The narrow question before us is then whether or not the trust is to be read for tax purposes as including within its terms the letter from the trustee. Petitioner argues that the words of the statute, “by the express terms of the instrument of transfer,” prevent us from taking the letter into account even if it effectively modified the instrument whereas the Commissioner argues that such a narrow view of the statutory language would read into the statute far greater changes than the Technical Changes Act was designed to effect. But we need not decide whether or not an effective amendatory instrument need be construed with the instrument of transfer in determining whether the decedent has retained a reversionary interest “by the express terms of the instrument of transfer.” It is clear to us that the letter if binding substantially modified the trust for it gave the grantor a right to revoke which he did not otherwise have. The Commissioner in effect concurs with this view by asserting that the letter has the substantial tax consequences which are the subject of this action.

However, the law of New York is clear that prior to 1936 an instrument under seal, § 342 of the Civil Practice Act, could not be modified by an unsealed instrument, Cammack v. J. B. Slattery & Bro., Inc., 241 N.Y. 39, 148 N.E. 781; Lion Brewery of New York City v. Fricke, 204 App.Div. 470, 198 N.Y.S. 491. The law of New York applies to this transaction which occurred in New York between parties who were residents of New York. Section 811 of the Internal Revenue Code refers to a “reversionary interest.” What constitutes such an interest must be determined in such a case by local law. Helvering v. Stuart, 317 U.S. 154, 161-162, 63 S.Ct. 140, 87 L.Ed. 154; Johnston v. Helvering, 2 Cir., 141 F.2d 208, 210, certiorari denied Johnston v. C. I. R., 323 U.S. 715, 65 S.Ct. 41, 89 L.Ed. 575. As the letter by the trustee was entirely unenforceable against it under New York law, no reversionary interest was created and the Commissioner’s contention that the trust is taxable as part of the grantor’s estate must fail.

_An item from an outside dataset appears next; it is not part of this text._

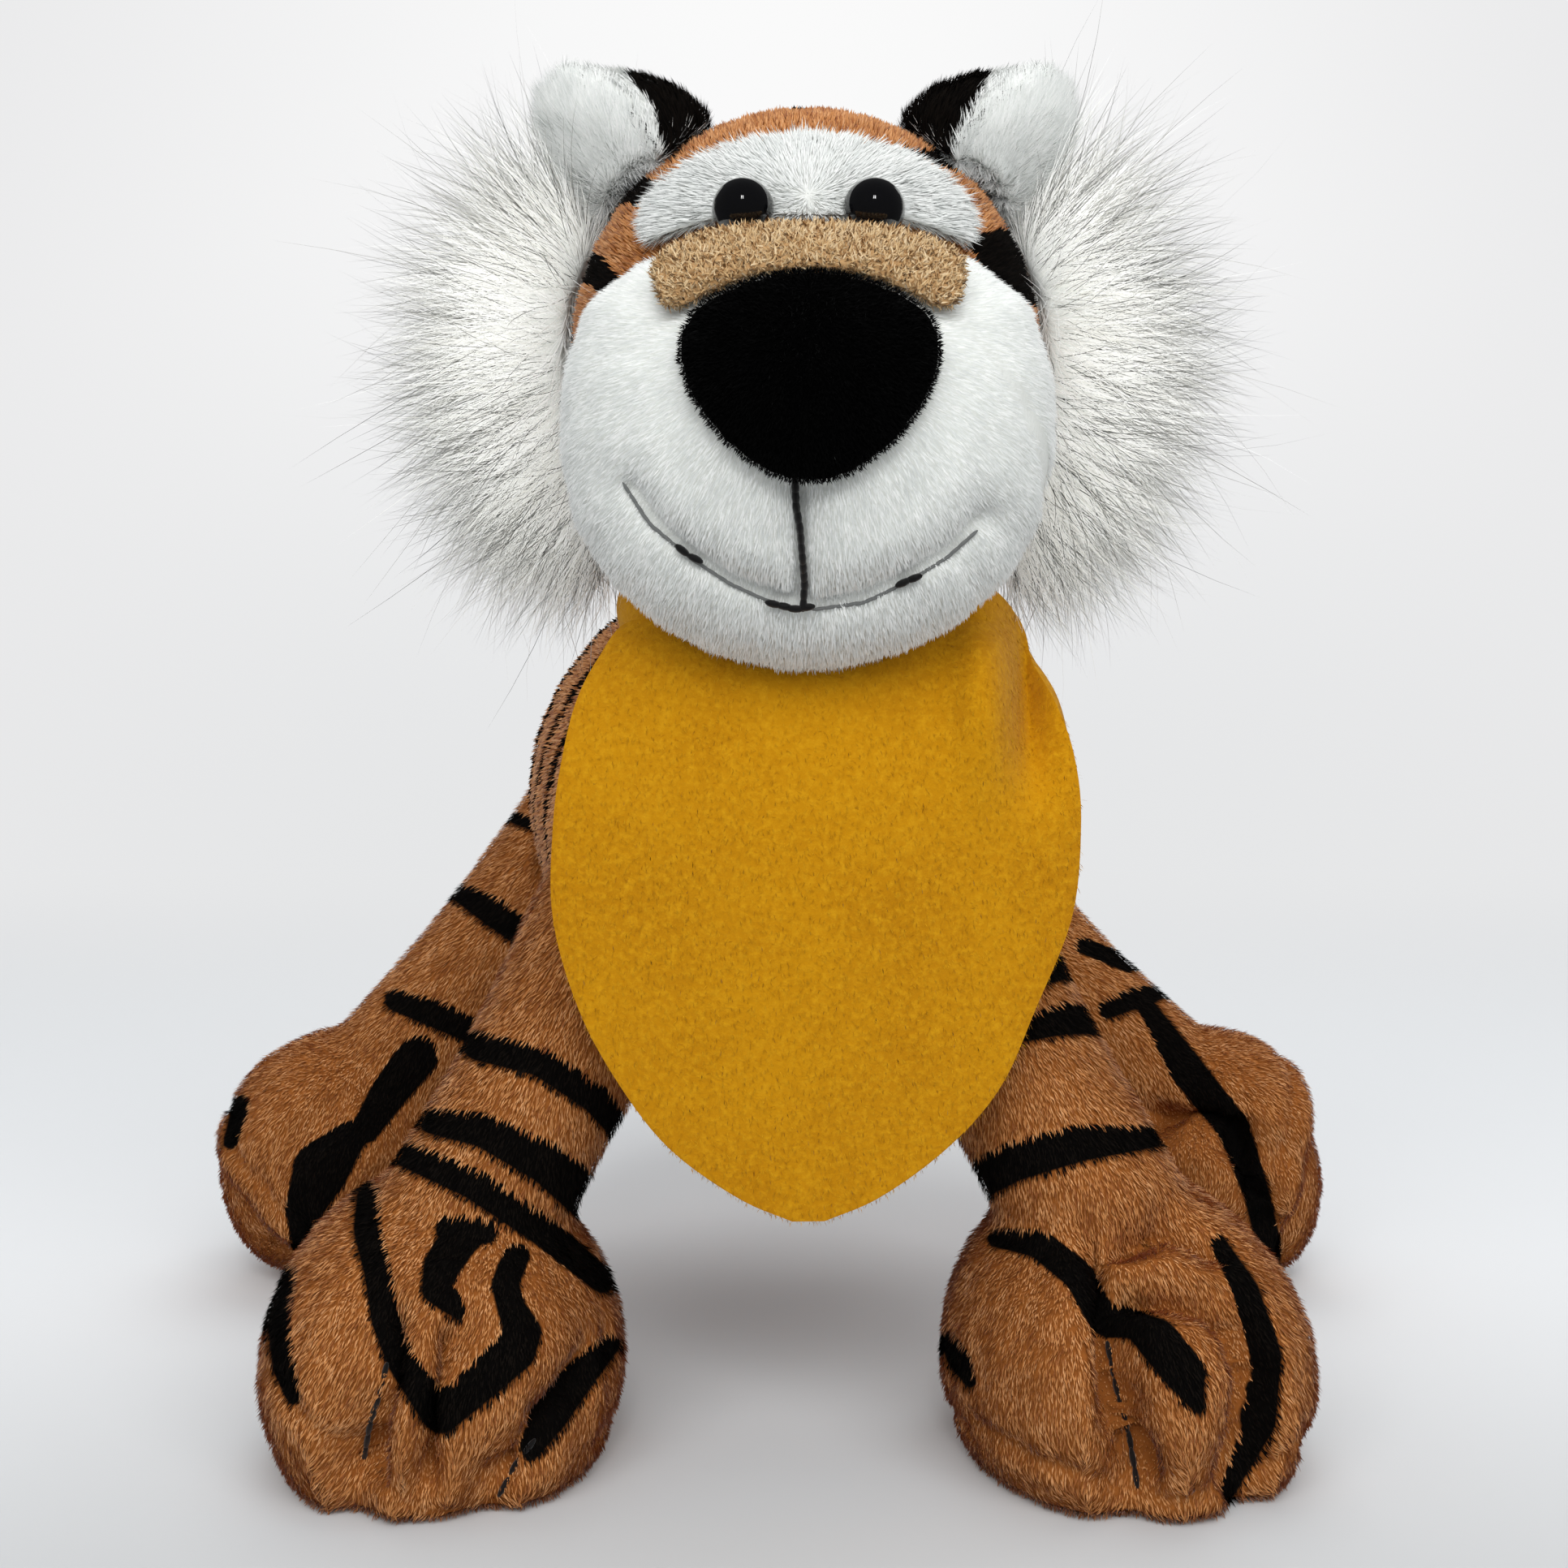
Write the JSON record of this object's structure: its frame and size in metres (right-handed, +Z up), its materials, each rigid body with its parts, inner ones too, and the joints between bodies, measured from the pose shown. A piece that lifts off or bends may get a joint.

The above reasoning makes it unnecessary to discuss the other reasons advanced by petitioner for holding the letter inoperative. However, the Commissioner also argued before the Tax Court that this trust was taxable as a testamentary disposition made in contemplation of death within the meaning of § 811(c) (1) (A) of the Internal Revenue Code. As the Tax Court did not pass on this question, we are asked by the Commissioner to remand the case to it for further consideration since the Commissioner wishes to press his claim that the transfer was made in contemplation of death even though the grantor was only fifty-eight years old and in good health when he set up the trust and lived more than fifteen years after making the transfer. A clearer case for holding that the transfer was not made in contemplation of death can hardly be imagined and we see no basis for a contrary holding.

For the foregoing reasons the order of the Tax Court is reversed.